How to Save a Life by Sara Zarr

How to Save a Life   by, Sara Zarr  How to Save a Life by Sara Zarr
Published by Little, Brown and Company, an imprint of Hachette

Jill MacSweeny is doing everything she can to cope with the fact that her dad died. Unfortunately, she’s not coping well, as she’s isolated herself from her boyfriend, her friends, even her mother – the only person who can truly understand what Jill is going through. When her mom decides to adopt a baby, Jill can’t believe that her mom would want to replace her dad with a baby, like that’s even possible. Mandy Kalinowski understands what it’s like to grow up unloved – her mother never wanted her and doesn’t shy away from letting Mandy know what a burden she has been her whole life. When she becomes pregnant, she knows she needs to provide a better life for her baby than the one she has. When Jill and Mandy are thrown together, their worlds turn upside-down and they are each forced to reexamine everything they thought was true about themselves and their lives.

Remember how I said before that there are some YA authors who are Saying Things? Well, Sara Zarr is another one of those authors. How to Save a Life is about so much – grief, choice, poverty, borderline child abuse, growing up – but it’s also an incredibly touching, moving novel that you will be unable to forget.

I LOVED these characters. Jill is in such a sad and difficult place after losing her father, her most favorite person in the whole world, but at the same time she is just so feisty and raw and real. She is so sure of herself, she knows herself so well, in a way that very few teens, very few people really, actually are. And Mandy is just the complete opposite. Her view of herself has been shaped entirely by what her mother has taught her, so when she meets Jill and her mother and sees a different way of living and of being in the world, she doesn’t know what it all means. She is so unsure of herself and has zero confidence, she can’t believe that people will be able to love her baby, much less Mandy herself. It’s incredibly sad to watch but ends up being an amazing personal journey by the end of it – for both Jill and Mandy.

How to Save a Life made me cry. In public, no less. Had I not been in public, on a plane, I would have sobbed, but as it was I attempted to silence my tears. There are so many things I want to tell you about this novel, but I don’t want to ruin its beauty or its brilliance by sharing everything… so just read it. I loved this book in a major way and I would love to know what you think when you read it too.

10 thoughts on “How to Save a Life by Sara Zarr”

  1. Oh, this book does sound outstanding, and leaves me with so many questions that I need answered! I loved how you explored the fragility of both girls in your review, and how you got deep into the heart of what makes this book work. I need to read this one, pronto! Fantastic review today, Heather!

  2. Wow, this book sounds wonderful. I read Once Was Lost last year and was impressed by it as well.
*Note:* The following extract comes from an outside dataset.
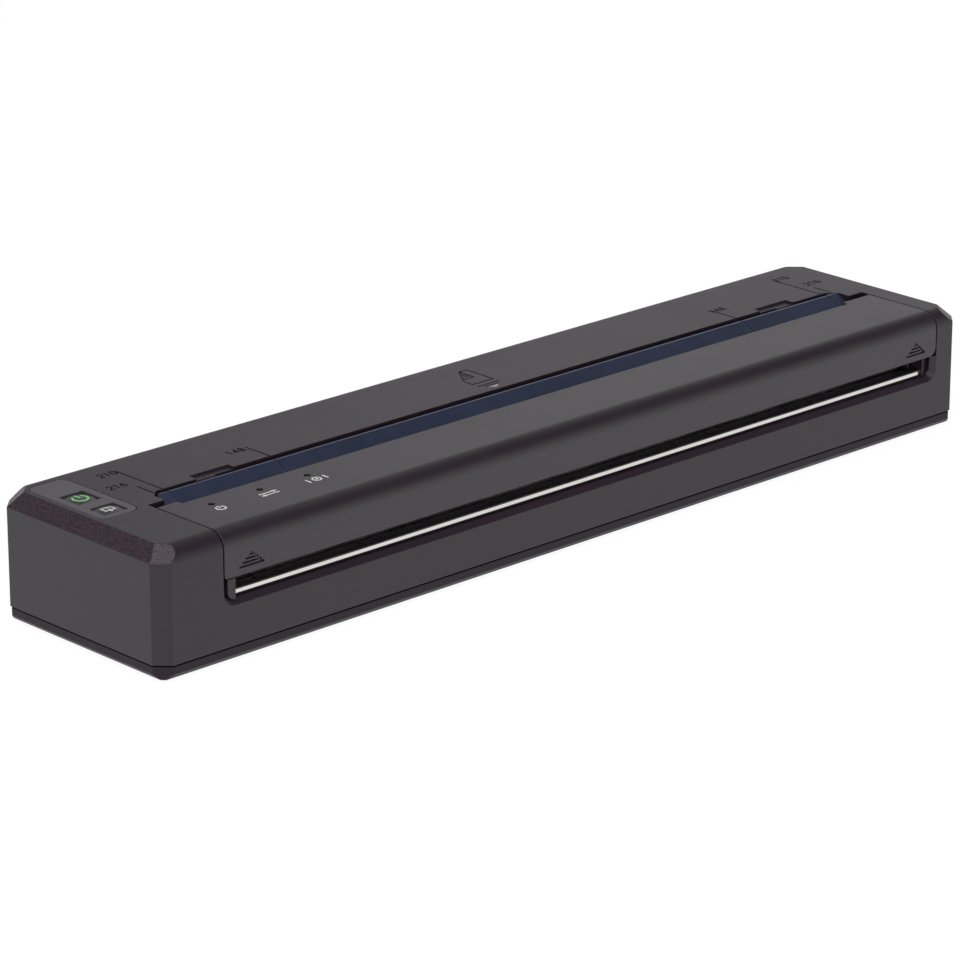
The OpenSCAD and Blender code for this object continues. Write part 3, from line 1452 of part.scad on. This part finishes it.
module battery_cells() {
    y = battery_y0 + battery_d / 2;
    z = battery_z0 + battery_h / 2;
    x0 = battery_x0 + 4.6;
    color("mediumseagreen") for (i = [0 : 1]) {
        rod_x(x0 + i * (cell_l + 0.6), x0 + i * (cell_l + 0.6) + cell_l - 1, y, z, cell_d);
        rod_x(x0 + i * (cell_l + 0.6) + cell_l - 1.1, x0 + i * (cell_l + 0.6) + cell_l, y, z, 6);
    }
}

module battery_contacts() {
    x = battery_x0 - 0.1;
    color(gold_c) for (i = [0 : 2]) {
        y = battery_y0 + 4.5 + i * 4.4;
        span_box([door_x0 - 1.15, y, battery_z0 + 2], [door_x0 - 0.8, y + 1, battery_z0 + 8]);
        span_box([door_x0 - 0.9, y, battery_z0 + 4.6], [x + 1, y + 1, battery_z0 + 5]);
    }
}

base_shell();
upper_housing();
release_cover();
guide_bar();
exit_guide();
tear_bar();
paper_guide();
left_side_plate();
right_side_plate();
head_beam();
print_head();
head_heatsink();
head_springs();
head_ribbon();
platen_roller();
platen_shaft();
platen_bushes();
platen_gear();
idler_gear();
reduction_gear();
motor_pinion();
gear_axles();
stepper_motor();
motor_screws();
hinge_pins();
frame_screws();
button_panel();
power_button();
feed_button();
button_board();
tact_switches();
indicator_board();
status_lights();
main_board();
processor();
board_chips();
capacitors();
wireless_module();
motor_flex();
io_board();
usb_socket();
dc_inlet();
paper_sensor();
battery_case();
battery_cells();
battery_contacts();
battery_door();
rubber_feet();
case_screws();
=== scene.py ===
"""Looks of a portable thermal printer for A4 sheets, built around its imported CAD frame.

Metres throughout. X runs along the paper width, -Y is the front with the paper exit, +Z is up.
"""

import json
import math

import bpy
import bmesh
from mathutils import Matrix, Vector


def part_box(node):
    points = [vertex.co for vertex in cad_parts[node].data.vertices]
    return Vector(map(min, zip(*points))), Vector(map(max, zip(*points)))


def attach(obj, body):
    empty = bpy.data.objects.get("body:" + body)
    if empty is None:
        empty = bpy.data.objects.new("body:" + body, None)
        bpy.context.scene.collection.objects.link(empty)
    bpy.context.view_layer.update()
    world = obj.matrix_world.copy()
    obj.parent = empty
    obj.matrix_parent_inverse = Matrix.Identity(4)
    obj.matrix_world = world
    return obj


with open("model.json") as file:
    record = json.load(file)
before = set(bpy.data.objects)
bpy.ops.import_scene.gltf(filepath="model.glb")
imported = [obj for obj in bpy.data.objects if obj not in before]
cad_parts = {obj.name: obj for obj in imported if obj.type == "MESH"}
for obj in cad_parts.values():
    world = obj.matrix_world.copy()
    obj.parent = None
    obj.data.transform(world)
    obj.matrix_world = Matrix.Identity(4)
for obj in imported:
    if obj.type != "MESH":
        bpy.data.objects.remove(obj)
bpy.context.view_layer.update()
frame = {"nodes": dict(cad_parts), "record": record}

MM = 0.001
NODES = frame["nodes"]
RECORD = frame["record"]
TOP_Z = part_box("upper_housing")[1].z / MM

# ---------- camera, light and floor ----------

AIM = Vector((-17.90, -9.06, 15.12)) * MM
AZIMUTH = math.radians(-43.42)
ELEVATION = math.radians(19.317)
DISTANCE = 1015.781 * MM
LENS_MM = 166.84
SENSOR_MM = 36.0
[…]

Need to read this one now. Thanks for the review.

  3. Sounds absolutely wonderful to me…I have this one on my Kindle so I will make sure now that I read it at home!!! Loved your thoughts!
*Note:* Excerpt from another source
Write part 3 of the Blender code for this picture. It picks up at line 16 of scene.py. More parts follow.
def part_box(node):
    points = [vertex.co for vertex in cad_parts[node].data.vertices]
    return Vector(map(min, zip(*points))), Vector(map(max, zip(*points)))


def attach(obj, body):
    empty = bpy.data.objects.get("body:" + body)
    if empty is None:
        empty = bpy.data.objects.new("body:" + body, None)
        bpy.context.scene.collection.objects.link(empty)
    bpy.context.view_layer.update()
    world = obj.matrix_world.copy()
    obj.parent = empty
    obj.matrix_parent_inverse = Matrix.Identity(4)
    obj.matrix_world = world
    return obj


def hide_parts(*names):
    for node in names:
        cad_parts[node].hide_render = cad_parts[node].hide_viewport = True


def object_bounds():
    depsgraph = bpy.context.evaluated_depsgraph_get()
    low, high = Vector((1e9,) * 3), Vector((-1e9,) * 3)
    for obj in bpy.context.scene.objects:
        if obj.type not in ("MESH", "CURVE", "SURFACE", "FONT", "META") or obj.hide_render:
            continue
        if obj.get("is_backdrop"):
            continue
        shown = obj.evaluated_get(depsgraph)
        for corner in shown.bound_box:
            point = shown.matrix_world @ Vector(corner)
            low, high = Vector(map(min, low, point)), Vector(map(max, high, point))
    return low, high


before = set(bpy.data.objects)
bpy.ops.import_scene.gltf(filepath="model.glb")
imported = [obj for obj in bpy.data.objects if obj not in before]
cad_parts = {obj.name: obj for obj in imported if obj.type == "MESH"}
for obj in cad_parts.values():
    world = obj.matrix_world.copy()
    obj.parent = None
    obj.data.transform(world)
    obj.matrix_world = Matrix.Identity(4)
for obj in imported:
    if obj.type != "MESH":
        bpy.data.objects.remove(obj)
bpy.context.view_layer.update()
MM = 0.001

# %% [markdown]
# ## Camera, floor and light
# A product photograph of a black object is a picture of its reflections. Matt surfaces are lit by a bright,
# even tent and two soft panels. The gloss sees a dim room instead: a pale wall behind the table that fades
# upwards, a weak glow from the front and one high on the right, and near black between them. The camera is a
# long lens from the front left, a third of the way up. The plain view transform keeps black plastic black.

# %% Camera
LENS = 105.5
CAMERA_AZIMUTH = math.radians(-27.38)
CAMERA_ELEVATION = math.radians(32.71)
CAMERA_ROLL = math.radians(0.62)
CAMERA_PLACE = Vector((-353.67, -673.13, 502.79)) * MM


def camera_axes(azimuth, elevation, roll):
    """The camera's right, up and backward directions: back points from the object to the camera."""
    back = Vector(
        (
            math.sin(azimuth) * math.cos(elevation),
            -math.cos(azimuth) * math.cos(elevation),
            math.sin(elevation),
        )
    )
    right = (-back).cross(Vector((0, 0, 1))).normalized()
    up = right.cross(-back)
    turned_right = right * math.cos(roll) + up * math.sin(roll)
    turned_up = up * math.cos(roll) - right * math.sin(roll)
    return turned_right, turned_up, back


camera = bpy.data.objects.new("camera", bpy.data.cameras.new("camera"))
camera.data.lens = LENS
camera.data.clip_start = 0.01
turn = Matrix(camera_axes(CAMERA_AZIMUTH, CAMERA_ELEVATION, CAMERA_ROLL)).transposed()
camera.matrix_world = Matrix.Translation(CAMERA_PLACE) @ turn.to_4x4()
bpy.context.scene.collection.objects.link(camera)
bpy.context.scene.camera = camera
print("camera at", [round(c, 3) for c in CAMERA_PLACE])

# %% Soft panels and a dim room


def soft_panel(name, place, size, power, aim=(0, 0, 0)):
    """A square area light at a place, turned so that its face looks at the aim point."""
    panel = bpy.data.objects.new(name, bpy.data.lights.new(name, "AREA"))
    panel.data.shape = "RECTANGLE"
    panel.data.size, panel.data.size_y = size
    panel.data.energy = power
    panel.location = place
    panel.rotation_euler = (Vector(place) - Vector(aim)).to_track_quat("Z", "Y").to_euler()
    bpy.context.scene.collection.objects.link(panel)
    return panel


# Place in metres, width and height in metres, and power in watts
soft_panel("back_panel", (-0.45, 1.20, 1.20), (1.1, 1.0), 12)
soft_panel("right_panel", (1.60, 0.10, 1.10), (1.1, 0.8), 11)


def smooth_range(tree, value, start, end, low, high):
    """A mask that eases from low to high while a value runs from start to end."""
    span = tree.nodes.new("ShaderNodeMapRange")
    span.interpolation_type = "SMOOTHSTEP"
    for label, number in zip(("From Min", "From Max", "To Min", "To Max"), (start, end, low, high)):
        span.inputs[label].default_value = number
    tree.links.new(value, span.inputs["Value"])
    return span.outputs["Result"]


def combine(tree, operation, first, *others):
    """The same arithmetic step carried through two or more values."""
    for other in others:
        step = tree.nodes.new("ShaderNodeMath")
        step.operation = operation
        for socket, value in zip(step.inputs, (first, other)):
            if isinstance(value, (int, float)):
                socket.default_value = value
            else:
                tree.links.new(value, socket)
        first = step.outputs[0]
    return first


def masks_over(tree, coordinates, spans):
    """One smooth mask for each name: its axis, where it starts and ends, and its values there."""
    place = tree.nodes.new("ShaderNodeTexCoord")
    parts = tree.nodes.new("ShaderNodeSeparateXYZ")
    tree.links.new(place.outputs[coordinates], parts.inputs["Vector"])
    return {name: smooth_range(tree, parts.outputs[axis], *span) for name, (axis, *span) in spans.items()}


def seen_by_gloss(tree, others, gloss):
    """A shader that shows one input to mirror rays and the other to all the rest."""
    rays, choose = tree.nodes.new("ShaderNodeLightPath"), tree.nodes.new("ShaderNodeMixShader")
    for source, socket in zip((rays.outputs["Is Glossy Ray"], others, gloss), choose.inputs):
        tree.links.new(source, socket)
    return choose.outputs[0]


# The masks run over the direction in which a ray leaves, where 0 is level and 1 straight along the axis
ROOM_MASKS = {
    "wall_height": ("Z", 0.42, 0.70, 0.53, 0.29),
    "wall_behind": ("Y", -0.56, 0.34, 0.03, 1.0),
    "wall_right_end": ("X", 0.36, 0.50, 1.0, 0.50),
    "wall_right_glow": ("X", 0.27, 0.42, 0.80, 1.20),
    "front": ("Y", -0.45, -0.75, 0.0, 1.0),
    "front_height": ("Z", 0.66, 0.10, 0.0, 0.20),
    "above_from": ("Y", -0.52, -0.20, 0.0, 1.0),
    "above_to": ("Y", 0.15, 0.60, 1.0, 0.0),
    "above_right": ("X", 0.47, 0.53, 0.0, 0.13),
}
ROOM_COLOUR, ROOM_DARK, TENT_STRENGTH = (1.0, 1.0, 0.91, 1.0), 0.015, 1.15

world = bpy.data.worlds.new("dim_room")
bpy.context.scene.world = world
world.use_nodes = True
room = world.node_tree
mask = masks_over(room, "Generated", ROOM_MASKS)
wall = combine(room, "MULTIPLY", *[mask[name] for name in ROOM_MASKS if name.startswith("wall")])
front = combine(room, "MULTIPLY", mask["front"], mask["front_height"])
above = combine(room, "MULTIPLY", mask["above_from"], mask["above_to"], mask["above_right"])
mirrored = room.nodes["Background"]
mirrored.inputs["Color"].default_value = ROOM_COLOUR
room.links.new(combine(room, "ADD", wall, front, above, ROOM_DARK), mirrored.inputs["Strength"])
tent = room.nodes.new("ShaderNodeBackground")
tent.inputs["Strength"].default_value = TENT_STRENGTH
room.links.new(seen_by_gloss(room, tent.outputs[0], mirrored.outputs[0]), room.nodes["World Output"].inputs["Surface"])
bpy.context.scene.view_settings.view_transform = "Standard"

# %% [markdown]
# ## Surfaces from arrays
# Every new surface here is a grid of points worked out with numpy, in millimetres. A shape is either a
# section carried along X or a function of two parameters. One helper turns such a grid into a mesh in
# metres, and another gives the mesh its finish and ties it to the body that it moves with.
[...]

  4. I really wish they had YA books with these kinds of messages when I was a YA! This sounds really powerful. I need to keep it in mind!

  5. Sara Zarr! I don’t know why I haven’t read more of her books, apart from that I feel absurdly tall in the kids’ section of my library. :p I really liked the one book of hers I read, and I’m sure I’d like her others.

  6. How To Save A Life by Sara Zarr features to main characters, Mandy Madison and Jill MacSweeny. Mandy is a pregnant19 year old girl from Omaha, Nebraska who puts her baby girl up for adoption. A woman in Nebraska, Robin MacSweeny, who had lost her husband not even a year ago, has taken up Mandy’s offer. Mandy leaves her mother and her mothers boyfriend behind in Nebraska, and takes the train to Denver where the MacSweeny’s live. Jill, Robin’s seventeen year old daughter, is very suspicious about Mandy and the whole adoption process, for her mother has promised Mandy that there will be no papers or lawyers involved. Jill doesn’t trust or like Mandy because she is so different from the rest of them. But Jill learns to love her in the end. They practically become sisters! But they’ll have to get over some bumps in the road before any of that.